Work to do:
Please pull out every line that includes the string "More".

· · · · ·

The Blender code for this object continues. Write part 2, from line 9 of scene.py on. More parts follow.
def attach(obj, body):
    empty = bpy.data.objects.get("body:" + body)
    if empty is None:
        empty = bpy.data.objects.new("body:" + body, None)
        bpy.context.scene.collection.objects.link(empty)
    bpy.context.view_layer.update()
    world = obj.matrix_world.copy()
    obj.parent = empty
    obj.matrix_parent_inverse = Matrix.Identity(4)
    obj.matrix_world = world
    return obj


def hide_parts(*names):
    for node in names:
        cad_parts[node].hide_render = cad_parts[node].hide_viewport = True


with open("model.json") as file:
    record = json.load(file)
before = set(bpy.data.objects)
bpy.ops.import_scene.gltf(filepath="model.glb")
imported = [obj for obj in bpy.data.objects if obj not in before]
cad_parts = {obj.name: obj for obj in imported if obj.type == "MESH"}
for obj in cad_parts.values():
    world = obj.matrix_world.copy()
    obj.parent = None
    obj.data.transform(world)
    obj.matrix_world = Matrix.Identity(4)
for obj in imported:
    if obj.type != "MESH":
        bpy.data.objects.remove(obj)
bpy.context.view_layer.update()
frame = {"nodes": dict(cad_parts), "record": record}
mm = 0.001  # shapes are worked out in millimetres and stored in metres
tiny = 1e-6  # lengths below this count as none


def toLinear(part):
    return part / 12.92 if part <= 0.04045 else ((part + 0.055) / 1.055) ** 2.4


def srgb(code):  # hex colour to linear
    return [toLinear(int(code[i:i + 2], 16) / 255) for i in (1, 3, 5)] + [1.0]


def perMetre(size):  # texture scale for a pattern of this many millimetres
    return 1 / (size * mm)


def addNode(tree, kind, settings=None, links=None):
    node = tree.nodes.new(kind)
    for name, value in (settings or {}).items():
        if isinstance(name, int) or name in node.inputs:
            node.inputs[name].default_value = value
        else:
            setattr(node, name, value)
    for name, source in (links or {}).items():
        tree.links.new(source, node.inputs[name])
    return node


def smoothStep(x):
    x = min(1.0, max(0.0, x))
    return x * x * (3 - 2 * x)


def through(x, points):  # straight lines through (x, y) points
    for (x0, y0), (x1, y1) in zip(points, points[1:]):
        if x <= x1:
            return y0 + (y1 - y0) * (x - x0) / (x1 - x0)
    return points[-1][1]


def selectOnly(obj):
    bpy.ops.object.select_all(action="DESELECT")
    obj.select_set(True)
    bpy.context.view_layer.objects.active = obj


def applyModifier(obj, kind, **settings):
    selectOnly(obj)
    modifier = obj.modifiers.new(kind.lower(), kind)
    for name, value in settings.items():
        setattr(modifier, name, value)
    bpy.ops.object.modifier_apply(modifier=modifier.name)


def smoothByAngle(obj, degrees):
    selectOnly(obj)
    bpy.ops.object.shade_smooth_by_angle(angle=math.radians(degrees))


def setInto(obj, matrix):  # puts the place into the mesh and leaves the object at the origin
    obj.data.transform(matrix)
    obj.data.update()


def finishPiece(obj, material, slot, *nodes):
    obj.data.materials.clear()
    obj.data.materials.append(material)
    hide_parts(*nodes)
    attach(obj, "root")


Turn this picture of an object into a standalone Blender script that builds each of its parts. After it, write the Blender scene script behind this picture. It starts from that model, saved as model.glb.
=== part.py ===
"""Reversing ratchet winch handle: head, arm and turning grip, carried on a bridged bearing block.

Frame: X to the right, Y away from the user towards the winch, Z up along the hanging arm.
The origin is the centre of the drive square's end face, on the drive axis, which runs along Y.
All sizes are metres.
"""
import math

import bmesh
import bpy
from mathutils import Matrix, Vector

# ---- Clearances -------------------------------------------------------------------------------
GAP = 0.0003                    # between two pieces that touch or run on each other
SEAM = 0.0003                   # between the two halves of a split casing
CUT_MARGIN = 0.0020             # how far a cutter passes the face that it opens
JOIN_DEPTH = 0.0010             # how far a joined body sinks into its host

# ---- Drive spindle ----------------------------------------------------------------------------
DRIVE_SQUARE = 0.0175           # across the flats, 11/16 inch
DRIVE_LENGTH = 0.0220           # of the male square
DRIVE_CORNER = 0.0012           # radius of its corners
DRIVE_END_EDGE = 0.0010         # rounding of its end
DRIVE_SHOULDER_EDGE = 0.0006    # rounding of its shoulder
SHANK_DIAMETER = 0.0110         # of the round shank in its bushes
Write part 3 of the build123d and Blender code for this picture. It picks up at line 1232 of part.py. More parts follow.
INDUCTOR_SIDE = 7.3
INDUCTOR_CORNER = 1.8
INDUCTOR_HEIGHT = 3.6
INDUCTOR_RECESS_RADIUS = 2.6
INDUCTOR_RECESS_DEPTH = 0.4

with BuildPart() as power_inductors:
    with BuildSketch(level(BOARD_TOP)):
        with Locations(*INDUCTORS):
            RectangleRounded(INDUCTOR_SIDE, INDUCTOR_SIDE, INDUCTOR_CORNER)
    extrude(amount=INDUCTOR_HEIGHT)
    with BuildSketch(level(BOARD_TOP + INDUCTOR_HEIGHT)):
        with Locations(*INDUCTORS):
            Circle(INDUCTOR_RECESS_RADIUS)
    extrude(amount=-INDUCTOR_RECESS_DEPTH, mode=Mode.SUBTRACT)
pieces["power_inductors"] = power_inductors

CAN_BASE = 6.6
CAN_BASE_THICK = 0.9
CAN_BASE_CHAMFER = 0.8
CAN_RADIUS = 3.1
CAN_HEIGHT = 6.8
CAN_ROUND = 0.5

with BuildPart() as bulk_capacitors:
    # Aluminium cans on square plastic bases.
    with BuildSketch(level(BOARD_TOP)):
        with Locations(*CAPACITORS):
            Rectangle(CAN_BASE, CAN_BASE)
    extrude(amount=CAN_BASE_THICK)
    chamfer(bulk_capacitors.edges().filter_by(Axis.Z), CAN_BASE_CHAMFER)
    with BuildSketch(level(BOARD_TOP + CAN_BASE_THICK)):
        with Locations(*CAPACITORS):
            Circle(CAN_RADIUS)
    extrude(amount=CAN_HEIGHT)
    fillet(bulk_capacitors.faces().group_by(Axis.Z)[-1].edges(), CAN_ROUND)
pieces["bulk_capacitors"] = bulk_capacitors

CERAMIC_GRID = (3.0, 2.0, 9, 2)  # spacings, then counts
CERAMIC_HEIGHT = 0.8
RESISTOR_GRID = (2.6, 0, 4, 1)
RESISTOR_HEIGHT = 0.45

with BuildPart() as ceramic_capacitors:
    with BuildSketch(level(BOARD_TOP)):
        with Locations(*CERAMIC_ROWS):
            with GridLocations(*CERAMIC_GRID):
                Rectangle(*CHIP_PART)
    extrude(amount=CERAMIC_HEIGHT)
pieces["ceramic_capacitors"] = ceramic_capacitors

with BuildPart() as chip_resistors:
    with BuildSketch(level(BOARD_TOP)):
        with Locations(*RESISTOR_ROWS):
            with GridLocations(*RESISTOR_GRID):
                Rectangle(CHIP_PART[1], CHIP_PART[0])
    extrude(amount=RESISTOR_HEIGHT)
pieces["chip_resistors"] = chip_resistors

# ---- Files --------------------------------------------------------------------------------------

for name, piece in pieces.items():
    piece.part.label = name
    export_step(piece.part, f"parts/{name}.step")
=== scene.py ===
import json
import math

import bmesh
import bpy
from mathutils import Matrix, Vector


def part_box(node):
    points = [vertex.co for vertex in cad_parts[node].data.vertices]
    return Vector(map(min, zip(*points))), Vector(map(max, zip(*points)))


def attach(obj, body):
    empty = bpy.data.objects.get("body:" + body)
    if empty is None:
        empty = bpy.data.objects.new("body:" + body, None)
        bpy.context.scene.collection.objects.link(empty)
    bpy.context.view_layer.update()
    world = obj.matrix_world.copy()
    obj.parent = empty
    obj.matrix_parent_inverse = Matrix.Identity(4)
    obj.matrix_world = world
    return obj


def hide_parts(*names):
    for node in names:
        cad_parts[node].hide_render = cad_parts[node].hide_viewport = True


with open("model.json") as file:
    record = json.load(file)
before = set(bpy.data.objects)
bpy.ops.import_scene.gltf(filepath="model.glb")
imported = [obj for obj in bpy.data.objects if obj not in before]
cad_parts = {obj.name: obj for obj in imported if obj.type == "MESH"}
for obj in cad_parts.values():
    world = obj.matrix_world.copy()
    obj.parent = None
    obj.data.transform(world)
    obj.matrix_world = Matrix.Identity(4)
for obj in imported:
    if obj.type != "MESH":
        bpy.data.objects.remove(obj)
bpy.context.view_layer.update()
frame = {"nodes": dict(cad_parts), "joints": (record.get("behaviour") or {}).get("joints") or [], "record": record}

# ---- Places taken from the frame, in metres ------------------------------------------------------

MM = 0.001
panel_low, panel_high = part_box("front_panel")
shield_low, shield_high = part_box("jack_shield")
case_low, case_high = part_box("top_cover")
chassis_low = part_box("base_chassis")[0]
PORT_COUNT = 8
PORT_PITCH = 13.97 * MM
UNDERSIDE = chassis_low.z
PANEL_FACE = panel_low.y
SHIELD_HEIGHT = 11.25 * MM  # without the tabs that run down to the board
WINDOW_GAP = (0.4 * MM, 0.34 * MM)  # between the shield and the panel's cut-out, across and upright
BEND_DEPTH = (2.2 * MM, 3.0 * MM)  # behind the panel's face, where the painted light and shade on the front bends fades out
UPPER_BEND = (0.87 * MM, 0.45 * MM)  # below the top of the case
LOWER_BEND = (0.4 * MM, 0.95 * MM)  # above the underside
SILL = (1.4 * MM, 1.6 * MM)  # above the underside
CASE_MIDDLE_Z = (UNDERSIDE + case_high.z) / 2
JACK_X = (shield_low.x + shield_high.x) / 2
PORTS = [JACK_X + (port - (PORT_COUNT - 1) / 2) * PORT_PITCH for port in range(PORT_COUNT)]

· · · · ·

Solution:
The Blender code for this object continues. Write part 2, from line 9 of scene.py on. More parts follow.
Write part 3 of the build123d and Blender code for this picture. It picks up at line 1232 of part.py. More parts follow.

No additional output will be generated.